E allora: come si può essere per un potere federale e difendere nello stesso tempo una politica che respinge in via di principio qualsiasi forma di controllo della libertà dei mercati? Napolitano esce dalle pagine di questo libro come un’incarnazione vivente di quella che Gramsci chiama «coscienza contraddittoria», costruita su una convivenza di posizioni tra loro incongrue e contraddittorie che rende chimerica qualsiasi pretesa di governo dei processi in atto. Da un lato tanti buoni pensieri sull’Europa e la retorica democratica che è stata propria della sinistra italiana. Dall’altro pieno appoggio ad una agenda pesantemente conservatrice che si muove in direzione simmetricamente opposta a quei propositi.

L’austerità anticipata

Ad una analisi fondata sull’ossimoro Napolitano è, in realtà, avvezzo fin dalla fine degli anni Settanta, quando convinse sé e il partito di cui era dirigente che la soluzione riformista della crisi allora in atto doveva prendere le mosse dal contenimento dei salari e dal rilancio dei profitti suggerito dalla Confindustria di Guido Carli. Si trattava di una geniale anticipazione di quella che sarà negli anni Novanta la linea di tutta la sinistra europea, Gerhard Schroeder in testa. Il problema, tuttavia, va ben oltre la biografia del presidente emerito e investe il lungo e non ancora concluso processo di svuotamento della sinistra italiana (ma la scala è appunto continentale), sempre più dilacerata tra il suo credo storico, con il quale continua a legittimarsi nel paese, anche se in misura sempre minore, e scelte di governo volta a volta totalmente difformi.
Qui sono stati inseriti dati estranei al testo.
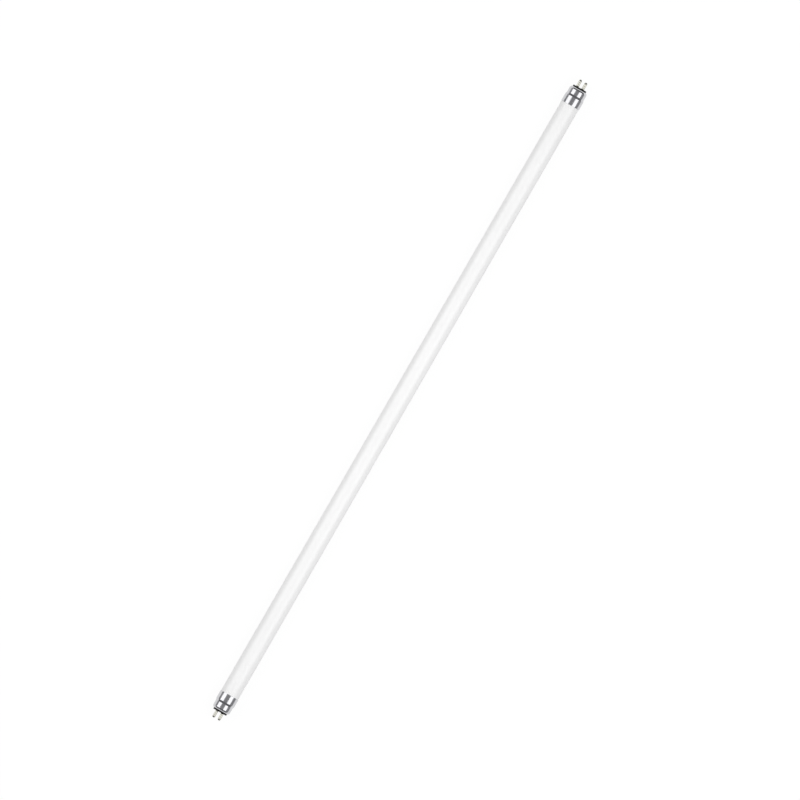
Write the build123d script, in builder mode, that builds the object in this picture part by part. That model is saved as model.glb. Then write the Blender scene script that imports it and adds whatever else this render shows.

Forse che proprio la cronaca di questi giorni non sta a dimostrare come anche lo statista di Rignano sull’Arno incoronato da Napolitano sia consapevole di poter sopravvivere politicamente, ad onta di una linea di governo nettamente antipopolare, solo a patto di avvalersi del consenso e della collaborazione dei quadri e degli insediamenti territoriali del vecchio Pci?